Please set down exactly the lines of the listing below from the line containing "speaker_magnet();" through the line containing "for body, members", both lines included, leaving out all other lines.

───

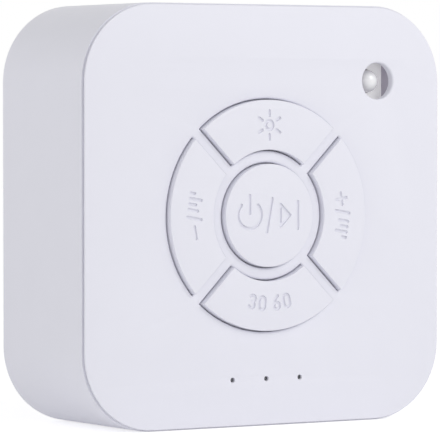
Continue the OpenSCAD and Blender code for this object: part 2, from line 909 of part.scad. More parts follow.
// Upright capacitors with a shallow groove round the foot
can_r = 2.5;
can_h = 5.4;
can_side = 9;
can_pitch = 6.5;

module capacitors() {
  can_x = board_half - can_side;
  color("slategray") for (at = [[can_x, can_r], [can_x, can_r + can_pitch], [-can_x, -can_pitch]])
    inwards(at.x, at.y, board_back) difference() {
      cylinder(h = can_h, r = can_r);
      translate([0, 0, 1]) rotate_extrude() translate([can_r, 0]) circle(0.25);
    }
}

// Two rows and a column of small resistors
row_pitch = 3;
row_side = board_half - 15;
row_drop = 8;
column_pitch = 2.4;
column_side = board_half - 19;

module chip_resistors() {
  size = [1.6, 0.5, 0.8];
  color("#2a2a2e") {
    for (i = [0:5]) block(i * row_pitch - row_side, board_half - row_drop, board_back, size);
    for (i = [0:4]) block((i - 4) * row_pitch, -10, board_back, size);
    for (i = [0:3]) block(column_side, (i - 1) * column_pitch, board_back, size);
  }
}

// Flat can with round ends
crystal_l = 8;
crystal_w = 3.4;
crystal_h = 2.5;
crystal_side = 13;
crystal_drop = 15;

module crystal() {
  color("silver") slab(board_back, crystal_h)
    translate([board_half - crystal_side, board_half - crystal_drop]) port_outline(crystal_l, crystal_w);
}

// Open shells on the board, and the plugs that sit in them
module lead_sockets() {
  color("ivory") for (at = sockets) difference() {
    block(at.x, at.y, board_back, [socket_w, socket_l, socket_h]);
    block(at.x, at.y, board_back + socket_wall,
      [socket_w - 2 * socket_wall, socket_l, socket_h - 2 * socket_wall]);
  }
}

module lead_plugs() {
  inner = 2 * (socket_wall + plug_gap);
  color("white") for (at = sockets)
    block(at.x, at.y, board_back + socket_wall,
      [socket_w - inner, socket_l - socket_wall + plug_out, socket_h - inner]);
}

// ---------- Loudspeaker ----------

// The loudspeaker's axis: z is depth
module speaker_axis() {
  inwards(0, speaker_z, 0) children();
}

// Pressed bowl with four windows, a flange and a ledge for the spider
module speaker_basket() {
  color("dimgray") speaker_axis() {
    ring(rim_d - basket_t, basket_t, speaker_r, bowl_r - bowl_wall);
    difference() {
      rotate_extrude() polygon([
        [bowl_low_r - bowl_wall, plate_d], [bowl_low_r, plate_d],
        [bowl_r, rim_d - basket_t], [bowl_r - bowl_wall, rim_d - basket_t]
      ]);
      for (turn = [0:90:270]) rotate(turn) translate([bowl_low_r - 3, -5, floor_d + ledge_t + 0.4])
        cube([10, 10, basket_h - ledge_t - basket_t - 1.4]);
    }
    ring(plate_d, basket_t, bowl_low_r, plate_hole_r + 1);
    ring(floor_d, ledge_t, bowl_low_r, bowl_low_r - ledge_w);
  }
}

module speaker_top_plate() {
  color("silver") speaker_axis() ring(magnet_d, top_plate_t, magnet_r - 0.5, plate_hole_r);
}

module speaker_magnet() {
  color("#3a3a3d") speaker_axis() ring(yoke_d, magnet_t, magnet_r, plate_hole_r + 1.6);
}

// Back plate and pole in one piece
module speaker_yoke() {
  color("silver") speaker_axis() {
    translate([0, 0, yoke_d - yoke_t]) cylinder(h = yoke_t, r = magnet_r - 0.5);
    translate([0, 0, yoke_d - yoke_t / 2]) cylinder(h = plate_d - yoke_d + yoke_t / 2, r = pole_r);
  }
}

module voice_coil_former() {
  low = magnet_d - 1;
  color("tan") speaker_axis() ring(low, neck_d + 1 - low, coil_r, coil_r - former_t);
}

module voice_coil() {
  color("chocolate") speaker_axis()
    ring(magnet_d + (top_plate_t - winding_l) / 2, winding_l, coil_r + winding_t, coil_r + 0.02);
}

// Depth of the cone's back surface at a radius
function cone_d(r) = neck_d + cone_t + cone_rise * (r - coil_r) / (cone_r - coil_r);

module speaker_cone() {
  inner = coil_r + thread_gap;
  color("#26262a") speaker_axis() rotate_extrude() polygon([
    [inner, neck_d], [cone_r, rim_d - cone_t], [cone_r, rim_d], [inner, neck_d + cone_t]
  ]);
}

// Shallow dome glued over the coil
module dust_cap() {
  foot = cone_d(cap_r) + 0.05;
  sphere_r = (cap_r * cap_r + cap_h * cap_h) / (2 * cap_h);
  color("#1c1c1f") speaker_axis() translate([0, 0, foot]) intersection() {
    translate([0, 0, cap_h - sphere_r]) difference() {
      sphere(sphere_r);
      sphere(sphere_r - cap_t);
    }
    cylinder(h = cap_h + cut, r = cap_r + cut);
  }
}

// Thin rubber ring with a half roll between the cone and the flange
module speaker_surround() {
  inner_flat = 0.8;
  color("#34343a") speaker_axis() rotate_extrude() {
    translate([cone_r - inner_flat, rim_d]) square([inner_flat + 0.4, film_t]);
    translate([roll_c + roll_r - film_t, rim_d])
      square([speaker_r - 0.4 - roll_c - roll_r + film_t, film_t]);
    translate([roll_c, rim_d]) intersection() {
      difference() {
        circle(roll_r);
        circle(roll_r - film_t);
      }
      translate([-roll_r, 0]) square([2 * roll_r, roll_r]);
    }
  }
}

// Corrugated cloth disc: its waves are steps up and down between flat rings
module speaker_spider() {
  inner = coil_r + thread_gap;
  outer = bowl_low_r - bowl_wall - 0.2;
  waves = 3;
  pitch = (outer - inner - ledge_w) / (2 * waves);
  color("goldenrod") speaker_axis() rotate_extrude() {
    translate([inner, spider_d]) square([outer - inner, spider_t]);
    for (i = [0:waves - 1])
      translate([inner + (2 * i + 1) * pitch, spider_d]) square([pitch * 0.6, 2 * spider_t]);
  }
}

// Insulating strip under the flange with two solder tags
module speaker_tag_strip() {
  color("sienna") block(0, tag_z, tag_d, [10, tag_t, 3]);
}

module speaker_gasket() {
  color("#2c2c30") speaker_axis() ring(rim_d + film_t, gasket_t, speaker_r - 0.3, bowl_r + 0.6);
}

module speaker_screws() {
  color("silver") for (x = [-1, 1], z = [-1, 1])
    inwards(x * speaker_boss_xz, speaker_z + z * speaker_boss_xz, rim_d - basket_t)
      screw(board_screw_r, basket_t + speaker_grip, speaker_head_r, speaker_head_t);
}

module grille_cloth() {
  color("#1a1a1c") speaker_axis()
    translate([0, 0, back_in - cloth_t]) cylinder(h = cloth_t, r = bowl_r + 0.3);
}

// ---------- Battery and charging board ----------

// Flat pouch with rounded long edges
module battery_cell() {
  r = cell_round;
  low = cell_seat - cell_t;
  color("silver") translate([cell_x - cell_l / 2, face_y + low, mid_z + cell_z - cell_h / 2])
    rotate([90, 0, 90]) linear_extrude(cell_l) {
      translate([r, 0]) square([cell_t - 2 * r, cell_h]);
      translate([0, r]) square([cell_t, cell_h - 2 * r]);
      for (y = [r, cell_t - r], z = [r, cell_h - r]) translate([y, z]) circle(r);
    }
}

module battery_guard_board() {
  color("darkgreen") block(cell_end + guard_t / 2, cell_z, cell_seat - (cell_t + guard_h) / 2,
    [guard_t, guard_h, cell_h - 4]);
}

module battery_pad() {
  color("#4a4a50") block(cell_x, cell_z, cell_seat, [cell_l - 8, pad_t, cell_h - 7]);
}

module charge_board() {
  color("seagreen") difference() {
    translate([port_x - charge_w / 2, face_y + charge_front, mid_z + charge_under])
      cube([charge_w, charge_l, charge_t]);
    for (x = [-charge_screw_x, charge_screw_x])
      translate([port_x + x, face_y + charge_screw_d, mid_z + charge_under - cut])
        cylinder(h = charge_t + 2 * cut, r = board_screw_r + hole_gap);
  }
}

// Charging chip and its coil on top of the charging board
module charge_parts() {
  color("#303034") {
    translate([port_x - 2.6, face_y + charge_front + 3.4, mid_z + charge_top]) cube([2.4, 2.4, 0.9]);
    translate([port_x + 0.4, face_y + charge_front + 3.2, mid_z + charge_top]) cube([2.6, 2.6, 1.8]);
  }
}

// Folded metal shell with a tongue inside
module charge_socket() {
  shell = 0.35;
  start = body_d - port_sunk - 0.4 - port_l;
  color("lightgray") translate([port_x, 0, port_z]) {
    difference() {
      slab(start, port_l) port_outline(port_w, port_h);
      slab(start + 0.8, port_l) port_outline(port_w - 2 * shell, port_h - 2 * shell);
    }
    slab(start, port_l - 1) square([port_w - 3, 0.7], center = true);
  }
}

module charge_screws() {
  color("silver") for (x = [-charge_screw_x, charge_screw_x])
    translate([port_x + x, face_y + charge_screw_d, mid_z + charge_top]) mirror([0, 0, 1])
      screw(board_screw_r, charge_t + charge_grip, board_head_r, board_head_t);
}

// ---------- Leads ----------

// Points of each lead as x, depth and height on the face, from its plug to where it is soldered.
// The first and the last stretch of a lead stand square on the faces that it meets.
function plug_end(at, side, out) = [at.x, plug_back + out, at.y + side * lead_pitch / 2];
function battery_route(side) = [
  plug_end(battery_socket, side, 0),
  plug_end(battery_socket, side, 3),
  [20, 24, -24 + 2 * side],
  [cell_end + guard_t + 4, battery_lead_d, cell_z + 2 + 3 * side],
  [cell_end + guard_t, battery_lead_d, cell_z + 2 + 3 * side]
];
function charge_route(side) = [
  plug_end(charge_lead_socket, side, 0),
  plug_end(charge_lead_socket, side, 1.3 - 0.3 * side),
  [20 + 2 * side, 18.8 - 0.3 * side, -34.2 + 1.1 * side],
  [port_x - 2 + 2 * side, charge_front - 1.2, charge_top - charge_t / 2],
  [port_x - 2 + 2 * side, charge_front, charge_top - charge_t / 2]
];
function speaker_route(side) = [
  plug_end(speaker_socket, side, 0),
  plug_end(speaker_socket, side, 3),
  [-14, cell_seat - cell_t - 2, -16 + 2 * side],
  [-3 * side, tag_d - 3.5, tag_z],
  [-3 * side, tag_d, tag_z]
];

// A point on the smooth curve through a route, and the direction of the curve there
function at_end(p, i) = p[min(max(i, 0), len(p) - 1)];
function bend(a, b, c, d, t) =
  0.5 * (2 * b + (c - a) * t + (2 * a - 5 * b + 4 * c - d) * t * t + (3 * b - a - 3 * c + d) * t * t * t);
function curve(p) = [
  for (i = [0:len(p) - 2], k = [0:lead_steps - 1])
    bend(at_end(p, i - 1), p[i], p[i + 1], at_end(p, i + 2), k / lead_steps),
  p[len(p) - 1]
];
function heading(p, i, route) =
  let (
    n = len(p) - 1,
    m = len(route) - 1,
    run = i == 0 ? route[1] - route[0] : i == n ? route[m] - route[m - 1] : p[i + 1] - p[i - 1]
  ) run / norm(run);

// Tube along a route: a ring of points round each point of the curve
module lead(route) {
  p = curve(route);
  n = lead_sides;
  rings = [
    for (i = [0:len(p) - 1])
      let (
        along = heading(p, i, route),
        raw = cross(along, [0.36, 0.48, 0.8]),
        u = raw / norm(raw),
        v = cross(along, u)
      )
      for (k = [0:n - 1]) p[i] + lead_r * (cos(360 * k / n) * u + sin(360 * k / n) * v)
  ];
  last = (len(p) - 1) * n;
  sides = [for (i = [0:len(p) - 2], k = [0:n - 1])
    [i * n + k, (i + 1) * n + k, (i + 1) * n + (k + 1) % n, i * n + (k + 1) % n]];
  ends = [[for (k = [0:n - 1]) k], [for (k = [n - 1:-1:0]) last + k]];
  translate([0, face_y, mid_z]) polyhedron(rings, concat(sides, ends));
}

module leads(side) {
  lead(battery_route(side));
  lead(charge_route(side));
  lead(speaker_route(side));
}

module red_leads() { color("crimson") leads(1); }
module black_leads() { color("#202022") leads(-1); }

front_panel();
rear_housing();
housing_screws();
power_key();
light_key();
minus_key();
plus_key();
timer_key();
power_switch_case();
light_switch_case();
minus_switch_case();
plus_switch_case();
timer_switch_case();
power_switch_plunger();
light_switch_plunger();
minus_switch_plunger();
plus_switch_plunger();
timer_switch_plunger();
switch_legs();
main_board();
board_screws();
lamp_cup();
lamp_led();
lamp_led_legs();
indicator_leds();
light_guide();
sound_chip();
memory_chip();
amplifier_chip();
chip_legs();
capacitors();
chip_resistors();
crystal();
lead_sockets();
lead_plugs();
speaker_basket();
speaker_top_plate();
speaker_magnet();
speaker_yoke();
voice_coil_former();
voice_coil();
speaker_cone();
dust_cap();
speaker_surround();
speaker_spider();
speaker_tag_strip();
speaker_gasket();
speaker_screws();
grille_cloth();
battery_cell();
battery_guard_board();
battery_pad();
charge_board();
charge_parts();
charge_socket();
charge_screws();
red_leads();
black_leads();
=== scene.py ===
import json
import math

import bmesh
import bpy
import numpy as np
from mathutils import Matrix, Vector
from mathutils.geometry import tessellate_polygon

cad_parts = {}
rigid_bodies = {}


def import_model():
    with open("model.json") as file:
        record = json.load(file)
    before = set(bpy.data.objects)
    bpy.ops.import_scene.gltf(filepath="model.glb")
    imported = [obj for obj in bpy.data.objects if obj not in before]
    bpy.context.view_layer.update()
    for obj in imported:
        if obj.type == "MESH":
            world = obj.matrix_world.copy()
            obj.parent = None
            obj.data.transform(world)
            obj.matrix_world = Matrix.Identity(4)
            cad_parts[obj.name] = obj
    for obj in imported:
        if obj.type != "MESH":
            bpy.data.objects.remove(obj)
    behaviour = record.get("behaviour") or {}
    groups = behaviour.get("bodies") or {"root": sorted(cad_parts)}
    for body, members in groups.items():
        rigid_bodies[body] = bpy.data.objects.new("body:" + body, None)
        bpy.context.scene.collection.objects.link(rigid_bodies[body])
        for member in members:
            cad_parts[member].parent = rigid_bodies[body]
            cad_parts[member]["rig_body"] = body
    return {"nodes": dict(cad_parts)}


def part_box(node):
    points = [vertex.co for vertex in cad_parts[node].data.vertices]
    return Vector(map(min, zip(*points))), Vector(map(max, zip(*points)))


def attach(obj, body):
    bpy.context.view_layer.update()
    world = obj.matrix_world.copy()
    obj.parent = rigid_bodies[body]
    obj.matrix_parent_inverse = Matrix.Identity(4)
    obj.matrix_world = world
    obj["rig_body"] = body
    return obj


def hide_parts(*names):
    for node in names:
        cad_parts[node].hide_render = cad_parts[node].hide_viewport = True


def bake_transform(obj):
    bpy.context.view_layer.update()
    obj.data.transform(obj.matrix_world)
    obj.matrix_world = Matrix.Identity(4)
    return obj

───

Written solution ->
speaker_magnet();
speaker_yoke();
voice_coil_former();
voice_coil();
speaker_cone();
dust_cap();
speaker_surround();
speaker_spider();
speaker_tag_strip();
speaker_gasket();
speaker_screws();
grille_cloth();
battery_cell();
battery_guard_board();
battery_pad();
charge_board();
charge_parts();
charge_socket();
charge_screws();
red_leads();
black_leads();
=== scene.py ===
import json
import math

import bmesh
import bpy
import numpy as np
from mathutils import Matrix, Vector
from mathutils.geometry import tessellate_polygon

cad_parts = {}
rigid_bodies = {}


def import_model():
    with open("model.json") as file:
        record = json.load(file)
    before = set(bpy.data.objects)
    bpy.ops.import_scene.gltf(filepath="model.glb")
    imported = [obj for obj in bpy.data.objects if obj not in before]
    bpy.context.view_layer.update()
    for obj in imported:
        if obj.type == "MESH":
            world = obj.matrix_world.copy()
            obj.parent = None
            obj.data.transform(world)
            obj.matrix_world = Matrix.Identity(4)
            cad_parts[obj.name] = obj
    for obj in imported:
        if obj.type != "MESH":
            bpy.data.objects.remove(obj)
    behaviour = record.get("behaviour") or {}
    groups = behaviour.get("bodies") or {"root": sorted(cad_parts)}
    for body, members in groups.items():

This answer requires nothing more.